MULTIPLICATIVE UPDATES AND JOINT DIAGONALIZATION BASED ACCELERATION FOR UNDER-DETERMINED BSS USING A FULL-RANK SPATIAL COVARIANCE MODEL

Here we introduce multiplicative update rules for full-rank spatial covariance analysis (FCA), a blind source separation (BSS) method proposed by Duong et al. ["Under-determined reverberant audio source separation using a full-rank spatial covariance model," IEEE Trans. ASLP, vol. 18, no. 7, pp. 1830–1840, Sept. 2010]. In the FCA, source separation is performed by multichannel Wiener filtering with the covariance matrix of each source signal estimated by the expectation-maximization (EM) algorithm.
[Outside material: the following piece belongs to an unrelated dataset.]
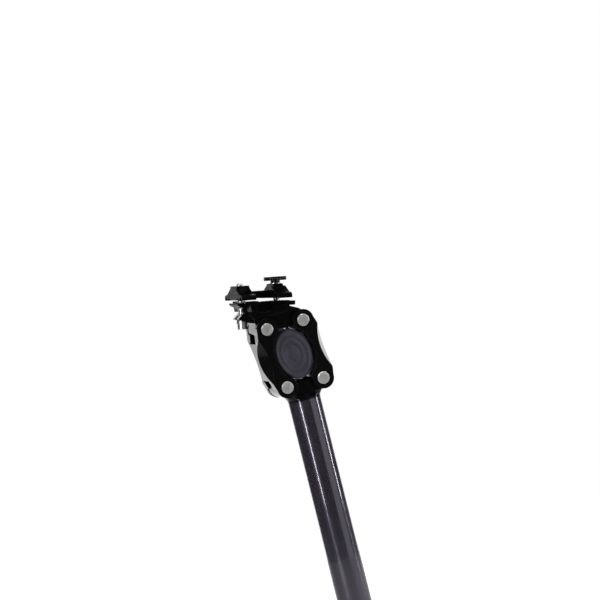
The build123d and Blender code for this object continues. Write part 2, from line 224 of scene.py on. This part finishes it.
def bright_steel():
    """Satin stainless steel with a fine uneven gloss, small stains and rounded edges."""
    made, tree, shader = material("bright_steel")
    cloud = noise(tree, 700.0, 5.0, 0.65)
    tint = ramp(tree, cloud, "Fac", (0.66, 0.65, 0.63), (0.86, 0.85, 0.83))
    join(tree, tint, "Color", shader, "Base Color")
    fine = noise(tree, 1500.0, 4.0, 0.7)
    gloss = ramp(tree, fine, "Fac", grey(0.30), grey(0.46))
    join(tree, gloss, "Color", shader, "Roughness")
    shader.inputs["Metallic"].default_value = 1.0
    bumped(tree, shader, noise(tree, 2600.0, 3.0), "Fac", 0.2, 0.00005, 0.00025)
    return made


def moulded(name, colour, rough, grain):
    """Moulded rubber or polymer: a fine pebble grain over a faintly uneven colour."""
    made, tree, shader = material(name)
    cloud = noise(tree, 160.0, 5.0, 0.6)
    tint = ramp(tree, cloud, "Fac", [c * 0.85 for c in colour], [c * 1.15 for c in colour])
    join(tree, tint, "Color", shader, "Base Color")
    patch = noise(tree, 500.0, 4.0, 0.6)
    gloss = ramp(tree, patch, "Fac", grey(rough * 0.88), grey(rough * 1.14))
    join(tree, gloss, "Color", shader, "Roughness")
    shader.inputs["Specular IOR Level"].default_value = 0.4
    bumped(tree, shader, noise(tree, grain, 3.0), "Fac", 0.35, 0.00008, 0.0004)
    return made


FINISHES = {
    "anodised_tube": tube_anodise(),
    "black_head": gloss_black(),
    "black_link": gloss_black(),
    "black_clamp": satin_black(),
    "bright_steel": bright_steel(),
    "black_steel": black_oxide(),
    "elastomer": moulded("elastomer_rubber", (0.053, 0.050, 0.070), 0.50, 2400.0),
    "bush_polymer": moulded("bush_polymer", (0.035, 0.035, 0.040), 0.40, 1800.0),
    "bush_seal": moulded("bush_seal", (0.018, 0.018, 0.018), 0.60, 2600.0),
}


# ---- pieces

SLOT_OF = {part["node"]: part["material_slot"] for part in record["subparts"]}
BODY_OF = {n: body for body, names in record["behaviour"]["bodies"].items() for n in names}
SHARP = radians(24)  # a turn between faces that counts as an edge
FLAT = radians(0.6)  # a turn between faces too small to need an edge
CLOSE_VERTS = 2e-6
LINK_EDGE = 0.00045
HEAD_EDGE = 0.00035


def smooth(mesh):
    """Smooth shading that stops at sharp edges."""
    mesh.polygons.foreach_set("use_smooth", [True] * len(mesh.polygons))
    mesh.set_sharp_from_angle(angle=SHARP)


def finish_node(name):
    """Give a CAD node the finish of its slot."""
    mesh = frame["nodes"][name].data
    mesh.materials.clear()
    mesh.materials.append(FINISHES[SLOT_OF[name]])


def add_piece(name, mesh, nodes):
    """A new piece on the nodes' body, with their finish, in their place."""
    obj = bpy.data.objects.new(name, mesh)
    bpy.context.scene.collection.objects.link(obj)
    mesh.materials.clear()
    mesh.materials.append(FINISHES[SLOT_OF[nodes[0]]])
    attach(obj, BODY_OF[nodes[0]])
    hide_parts(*nodes)
    return obj


def softened(name, width):
    """The node's shape with its sharp edges broken by a small rounded bevel."""
    build = bmesh.new()
    build.from_mesh(frame["nodes"][name].data)
    bmesh.ops.remove_doubles(build, verts=build.verts, dist=CLOSE_VERTS)
    bmesh.ops.dissolve_limit(build, angle_limit=FLAT, verts=build.verts, edges=build.edges)
    build.normal_update()
    mesh = bpy.data.meshes.new(name + "_soft")
    build.to_mesh(mesh)
    build.free()
    obj = add_piece(name + "_soft", mesh, [name])
    bevel = obj.modifiers.new("edges", "BEVEL")
    bevel.width = width
    bevel.segments = 2
    bevel.limit_method = "ANGLE"
    bevel.angle_limit = SHARP
    bevel.use_clamp_overlap = True
    bevel.harden_normals = False
    bevel.miter_outer = "MITER_ARC"
    smooth(mesh)
    return obj


SOFT_EDGES = {
    "rear_link": LINK_EDGE,
    "front_link": LINK_EDGE,
    "upper_head": HEAD_EDGE,
    "lower_head": HEAD_EDGE,
    "upper_clamp": HEAD_EDGE,
    "lower_cradle": HEAD_EDGE,
}

for node_name in sorted(frame["nodes"]):
    if node_name in SOFT_EDGES:
        softened(node_name, SOFT_EDGES[node_name])
    elif node_name != "elastomer":
        finish_node(node_name)


# ---- elastomer: an oval block with a rim, a dished face and raised oval rings

# The face, from its middle to its rim: share of the oval's radii, and depth below the outermost face.
FACE = [
    (0.0, 0.0012),
    (0.20, 0.0011),
    (0.28, 0.0010),
    (0.31, 0.0006),
    (0.38, 0.0006),
    (0.41, 0.0011),
    (0.55, 0.0010),
    (0.59, 0.0005),
    (0.66, 0.0005),
    (0.70, 0.0010),
    (0.82, 0.0006),
    (0.86, 0.0001),
    (0.93, 0.0),
    (0.975, 0.0004),
    (1.0, 0.0013),
]
# The side, drawn in a little at the middle: share of the radii, and share of the half thickness.
SIDE = [(0.997, 0.30), (0.99, 0.0), (0.997, -0.30)]
OVAL_STEPS = 96


def oval_of(name):
    """An oval node's centre and half thickness, and its long and short half axes in the XZ plane."""
    low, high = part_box(name)
    centre = Vector(((low[0] + high[0]) / 2, 0, (low[2] + high[2]) / 2))
    half_y = (high[1] - low[1]) / 2
    verts = frame["nodes"][name].data.vertices
    points = [Vector((v.co.x - centre.x, v.co.z - centre.z)) for v in verts]
    long_axis = max(points, key=lambda p: p.length)
    if long_axis.y < 0:
        long_axis = -long_axis
    along = long_axis.normalized()
    side = Vector((along.y, -along.x))
    short_axis = side * max(abs(p.dot(side)) for p in points)
    return centre, half_y, long_axis, short_axis


def oval_ring(build, centre, y, long_axis, short_axis):
    """Vertices round an oval at height y, or a single one where the oval has shrunk to a point."""
    if long_axis.length == 0:
        return [build.verts.new((centre.x, y, centre.z))]
    ring = []
    for k in range(OVAL_STEPS):
        turn = 2 * pi * k / OVAL_STEPS
        flat = long_axis * cos(turn) + short_axis * sin(turn)
        ring.append(build.verts.new((centre.x + flat.x, y, centre.z + flat.y)))
    return ring


def bridge(build, low, high):
    """Faces between two rings, either of which may be a single vertex."""
    for k in range(OVAL_STEPS):
        after = k + 1
        lower = [low[k % len(low)], low[after % len(low)]]
        upper = [high[after % len(high)], high[k % len(high)]]
        build.faces.new(list(dict.fromkeys(lower + upper)))


def elastomer_piece():
    centre, half_y, long_axis, short_axis = oval_of("elastomer")
    profile = [(share, half_y - depth) for share, depth in FACE]
    profile += [(share, half_y * at) for share, at in SIDE]
    profile += [(share, depth - half_y) for share, depth in reversed(FACE)]
    build = bmesh.new()
    rings = [oval_ring(build, centre, y, long_axis * share, short_axis * share) for share, y in profile]
    for low, high in zip(rings, rings[1:]):
        bridge(build, low, high)
    bmesh.ops.recalc_face_normals(build, faces=build.faces)
    mesh = bpy.data.meshes.new("elastomer_block")
    build.to_mesh(mesh)
    build.free()
    mesh.polygons.foreach_set("use_smooth", [True] * len(mesh.polygons))
    obj = add_piece("elastomer_block", mesh, ["elastomer"])
    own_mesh(obj)


elastomer_piece()


# ---- studio

TARGET = Vector((0.0163, 0.0, 0.3416))
TO_CAMERA = Vector((-0.2668, -0.9613, 0.0690)).normalized()
CAMERA_UP = Vector((0.2504, 0.0, 0.9681))
DISTANCE = 2.5
SEEN_WIDTH = 0.4764
SENSOR = 36.0
AMBIENT = 0.07
FRONT_TURN = radians(56)  # from the camera's side towards its right
FRONT_DISTANCE = 1.2
# Soft lights: place from the target along back, right and up, then width, height and power.
SOFTBOXES = {
    "backdrop": ((-1.15, 0.0, 0.0), 2.1, 1.3, 14.0),
    "key": ((0.75, -0.85, 0.75), 0.35, 0.9, 4.0),
    "front": ((FRONT_DISTANCE * cos(FRONT_TURN), FRONT_DISTANCE * sin(FRONT_TURN), 0.0), 0.8, 0.8, 1.5),
    "top": ((0.3, 0.0, 1.2), 0.5, 0.5, 4.0),
}
STRIPS = {"left_strip": (radians(-35), 0.045), "right_strip": (radians(92), 0.05)}  # turn and width
STRIP_POWER = 5.0
STRIP_DISTANCE = 1.0
STRIP_LOW = 0.05
STRIP_HEIGHT = 1.2
FLOOR_GLOW = 0.8
FLOOR_RADIUS = 0.9
FLOOR_Z = -0.002


def camera():
    """Place the camera, and give the directions to its right, its top and its back."""
    data = bpy.data.cameras.new("camera")
    data.sensor_width = SENSOR
    data.lens = SENSOR * DISTANCE / SEEN_WIDTH
    obj = bpy.data.objects.new("camera", data)
    bpy.context.scene.collection.objects.link(obj)
    back = TO_CAMERA
    right = CAMERA_UP.cross(back).normalized()
    up = back.cross(right)
    turn = Matrix((right, up, back)).transposed().to_4x4()
    obj.matrix_world = Matrix.Translation(TARGET + back * DISTANCE) @ turn
    bpy.context.scene.camera = obj
    return right, up, back


def softbox(name, place, width, height, power):
    """An area light at a place, facing the target."""
    data = bpy.data.lights.new(name, "AREA")
    data.shape = "RECTANGLE"
    data.size = width
    data.size_y = height
    data.energy = power
    obj = bpy.data.objects.new(name, data)
    bpy.context.scene.collection.objects.link(obj)
    aim = (TARGET - place).normalized()
    obj.rotation_euler = aim.to_track_quat("-Z", "Y").to_euler()
    obj.location = place
    obj.visible_camera = False
    return obj


def strip(name, turn, width):
    """A tall narrow light that stands beside the tube, turned about it from the camera's side."""
    level = Vector((TO_CAMERA.x, TO_CAMERA.y, 0)).normalized()
    across = Vector((-level.y, level.x, 0))
    place = (level * cos(turn) + across * sin(turn)) * STRIP_DISTANCE
    place.z = STRIP_LOW + STRIP_HEIGHT / 2
    obj = softbox(name, place, width, STRIP_HEIGHT, STRIP_POWER)
    obj.rotation_euler = Vector((-place.x, -place.y, 0)).to_track_quat("-Z", "Y").to_euler()


def world():
    """White as the camera sees it, and a dim ambient light for everything else."""
    made = bpy.data.worlds.new("studio")
    made.use_nodes = True
    tree = made.node_tree
    seen = tree.nodes["Background"]
    seen.inputs["Strength"].default_value = 1.0
    seen.inputs["Color"].default_value = (1, 1, 1, 1)
    ambient = node(tree, "ShaderNodeBackground", {"Color": (1, 1, 1, 1), "Strength": AMBIENT})
    path = node(tree, "ShaderNodeLightPath")
    choose = node(tree, "ShaderNodeMixShader")
    join(tree, path, "Is Camera Ray", choose, 0)
    tree.links.new(ambient.outputs[0], choose.inputs[1])
    tree.links.new(seen.outputs[0], choose.inputs[2])
    tree.links.new(choose.outputs[0], tree.nodes["World Output"].inputs["Surface"])
    bpy.context.scene.world = made


def floor():
    """A pale round of paper under the tube's end."""
    mesh = bpy.data.meshes.new("floor")
    build = bmesh.new()
    bmesh.ops.create_circle(build, cap_ends=True, segments=128, radius=FLOOR_RADIUS)
    bmesh.ops.translate(build, verts=build.verts, vec=(0, 0, FLOOR_Z))
    build.to_mesh(mesh)
    build.free()
    obj = bpy.data.objects.new("floor", mesh)
    bpy.context.scene.collection.objects.link(obj)
    made, tree, shader = material("floor_paper")
    mottle = ramp(tree, noise(tree, 3.0), "Fac", grey(0.86), grey(0.9))
    join(tree, mottle, "Color", shader, "Base Color")
    shader.inputs["Roughness"].default_value = 0.9
    shader.inputs["Emission Color"].default_value = (1, 1, 1, 1)
    path = node(tree, "ShaderNodeLightPath")
    glow = node(tree, "ShaderNodeMath", {1: FLOOR_GLOW}, operation="MULTIPLY")
    join(tree, path, "Is Camera Ray", glow, 0)
    join(tree, glow, "Value", shader, "Emission Strength")
    mesh.materials.append(made)


right, up, back = camera()
world()
floor()
for light, ((away, aside, above), width, height, power) in SOFTBOXES.items():
    softbox(light, TARGET + back * away + right * aside + up * above, width, height, power)
for light, (turn, width) in STRIPS.items():
    strip(light, turn, width)

bpy.context.scene.view_settings.view_transform = "Standard"
bpy.context.scene.view_settings.look = "None"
A drawback of this EM algorithm is that it does not necessarily yield good covariance matrix estimates within a feasible number of iterations. In contrast, the proposed multiplicative update rules tend to give covariance matrix estimates that result in better source separation performance than the EM algorithm. Furthermore, we propose joint diagonalization based acceleration of the multiplicative update rules, which leads to signifi-cantly reduced computation time per iteration. In a BSS experiment, the proposed multiplicative update rules resulted in higher source separation performance than the conventional EM algorithm overall. Moreover, the joint diagonalization based accelerated algorithm was up to 200 times faster than the algorithm without acceleration, which is realized without much degradation in the source separation performance.